● TASK OBJECTIVE:
Return all of the lines below exactly as they are.

● PROVIDED DATA:

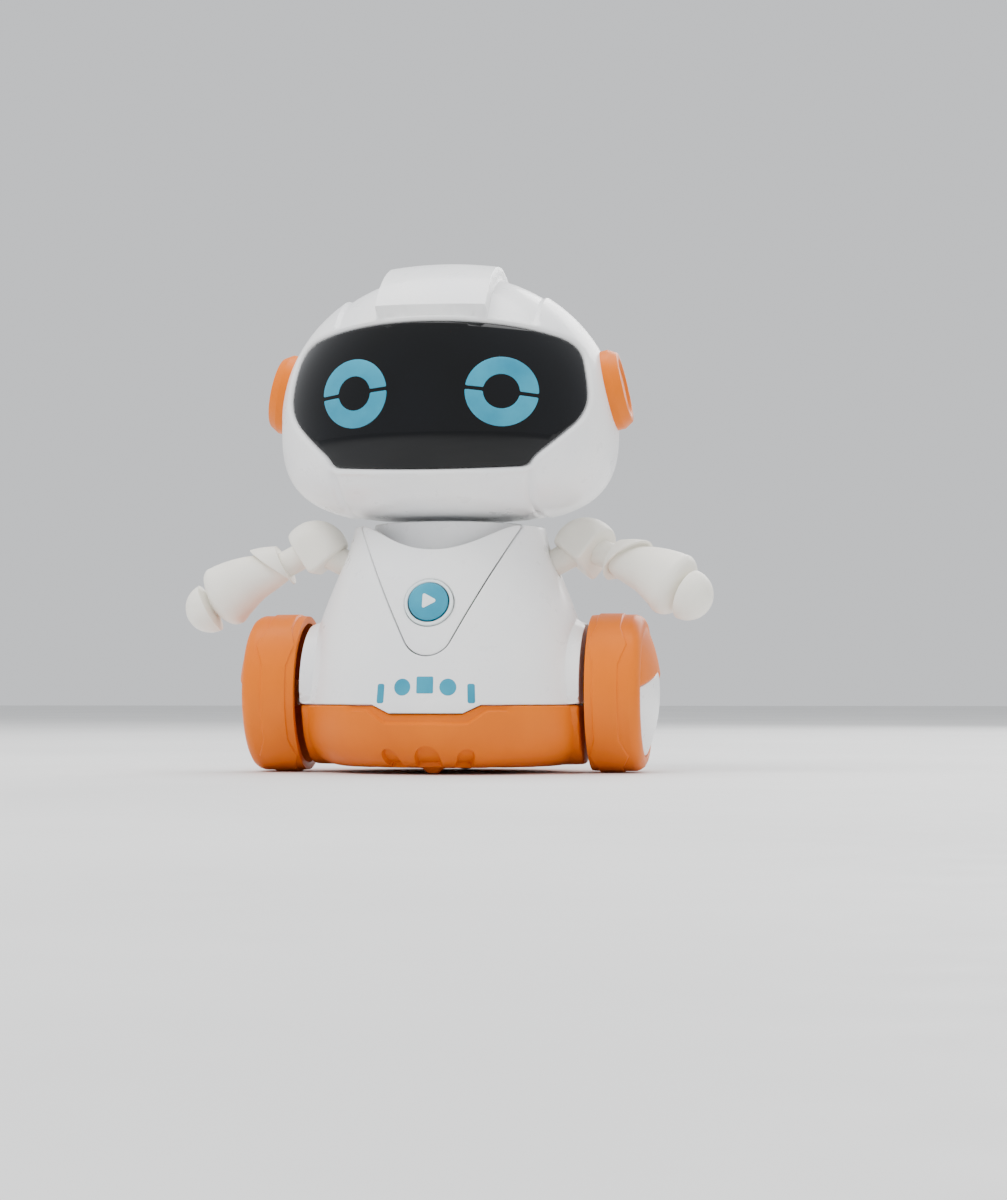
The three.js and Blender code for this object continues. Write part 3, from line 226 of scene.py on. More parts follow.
def triangulate(loops, spacing, rounds, lines=()):
    """Triangles over the area inside the first loop and outside the others."""
    loops = [loop if (signed_area(loop) > 0) == (i == 0) else loop[::-1] for i, loop in enumerate(loops)]
    low, high = loops[0].min(0), loops[0].max(0)
    across = np.arange(low[0], high[0] + spacing, spacing)
    rows = np.arange(low[1], high[1] + spacing, spacing * ROW_STEP)
    field = np.array([[x + (i % 2) * spacing / 2, y] for i, y in enumerate(rows) for x in across])
    field = field[inside(field, loops)]
    for loop, radius in zip(loops, rounds):
        field = field[line_distance(field, loop) > max(0.6 * spacing, radius + 0.35 * spacing)]
    for line in lines:
        field = field[line_distance(field, line, False) > 0.5 * spacing]
    rings = []
    for loop, radius in zip(loops, rounds):
        along = np.roll(loop, -1, axis=0) - np.roll(loop, 1, axis=0)
        left = unit(columns(-along[:, 1], along[:, 0]) + 1e-12)
        for part in (ROUND_STEPS if radius > 0 else ()):
            ring = loop + left * part * radius
            ring = ring[inside(ring, loops)]
            for other in loops:
                ring = ring[line_distance(ring, other) > 0.85 * part * radius]
            rings.append(ring)
    edges, points, start = [], [], 0
    for loop in loops:
        edges += [(start + i, start + (i + 1) % len(loop)) for i in range(len(loop))]
        points.append(loop)
        start += len(loop)
    for line in lines:
        edges += [(start + i, start + i + 1) for i in range(len(line) - 1)]
        points.append(line)
        start += len(line)
    everything = np.vstack(points + [r for r in rings if len(r)] + [field])
    found = delaunay_2d_cdt([Vector(p) for p in everything], edges, [], 0, 1e-5)
    flat = np.array([tuple(v) for v in found[0]])
    faces = np.array([f for f in found[2] if len(f) == 3])
    faces = faces[inside(flat[faces].mean(axis=1), loops)]
    used, faces = np.unique(faces, return_inverse=True)
    flat, faces = flat[used], faces.reshape(-1, 3)
    a, b, c = flat[faces[:, 0]], flat[faces[:, 1]], flat[faces[:, 2]]
    area = (b - a)[:, 0] * (c - a)[:, 1] - (b - a)[:, 1] * (c - a)[:, 0]
    faces, area = faces[np.abs(area) > TINY], area[np.abs(area) > TINY]
    faces[area < 0] = faces[area < 0][:, ::-1]
    return flat, faces, loops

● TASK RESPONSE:
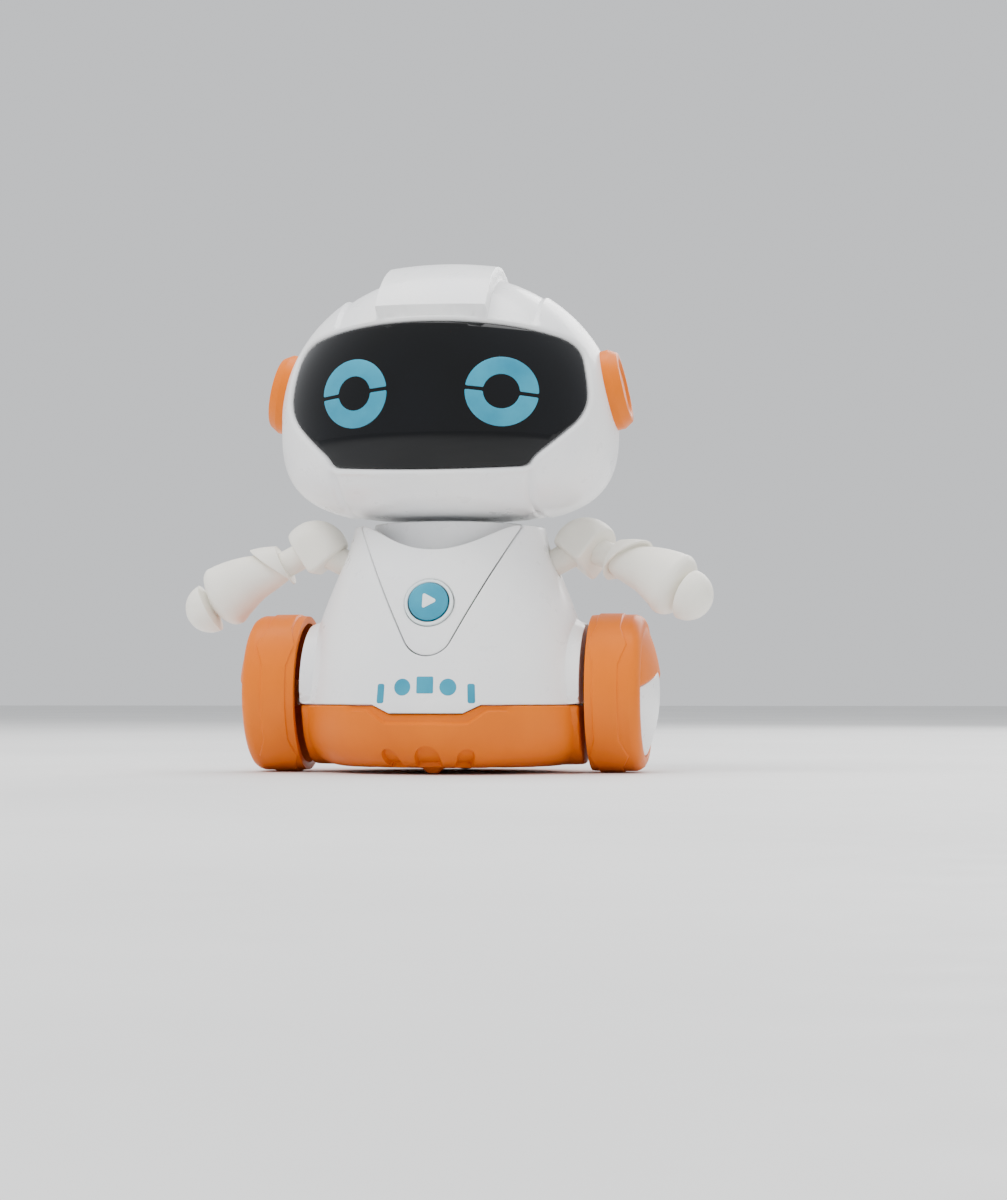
The three.js and Blender code for this object continues. Write part 3, from line 226 of scene.py on. More parts follow.
def triangulate(loops, spacing, rounds, lines=()):
    """Triangles over the area inside the first loop and outside the others."""
    loops = [loop if (signed_area(loop) > 0) == (i == 0) else loop[::-1] for i, loop in enumerate(loops)]
    low, high = loops[0].min(0), loops[0].max(0)
    across = np.arange(low[0], high[0] + spacing, spacing)
    rows = np.arange(low[1], high[1] + spacing, spacing * ROW_STEP)
    field = np.array([[x + (i % 2) * spacing / 2, y] for i, y in enumerate(rows) for x in across])
    field = field[inside(field, loops)]
    for loop, radius in zip(loops, rounds):
        field = field[line_distance(field, loop) > max(0.6 * spacing, radius + 0.35 * spacing)]
    for line in lines:
        field = field[line_distance(field, line, False) > 0.5 * spacing]
    rings = []
    for loop, radius in zip(loops, rounds):
        along = np.roll(loop, -1, axis=0) - np.roll(loop, 1, axis=0)
        left = unit(columns(-along[:, 1], along[:, 0]) + 1e-12)
        for part in (ROUND_STEPS if radius > 0 else ()):
            ring = loop + left * part * radius
            ring = ring[inside(ring, loops)]
            for other in loops:
                ring = ring[line_distance(ring, other) > 0.85 * part * radius]
            rings.append(ring)
    edges, points, start = [], [], 0
    for loop in loops:
        edges += [(start + i, start + (i + 1) % len(loop)) for i in range(len(loop))]
        points.append(loop)
        start += len(loop)
    for line in lines:
        edges += [(start + i, start + i + 1) for i in range(len(line) - 1)]
        points.append(line)
        start += len(line)
    everything = np.vstack(points + [r for r in rings if len(r)] + [field])
    found = delaunay_2d_cdt([Vector(p) for p in everything], edges, [], 0, 1e-5)
    flat = np.array([tuple(v) for v in found[0]])
    faces = np.array([f for f in found[2] if len(f) == 3])
    faces = faces[inside(flat[faces].mean(axis=1), loops)]
    used, faces = np.unique(faces, return_inverse=True)
    flat, faces = flat[used], faces.reshape(-1, 3)
    a, b, c = flat[faces[:, 0]], flat[faces[:, 1]], flat[faces[:, 2]]
    area = (b - a)[:, 0] * (c - a)[:, 1] - (b - a)[:, 1] * (c - a)[:, 0]
    faces, area = faces[np.abs(area) > TINY], area[np.abs(area) > TINY]
    faces[area < 0] = faces[area < 0][:, ::-1]
    return flat, faces, loops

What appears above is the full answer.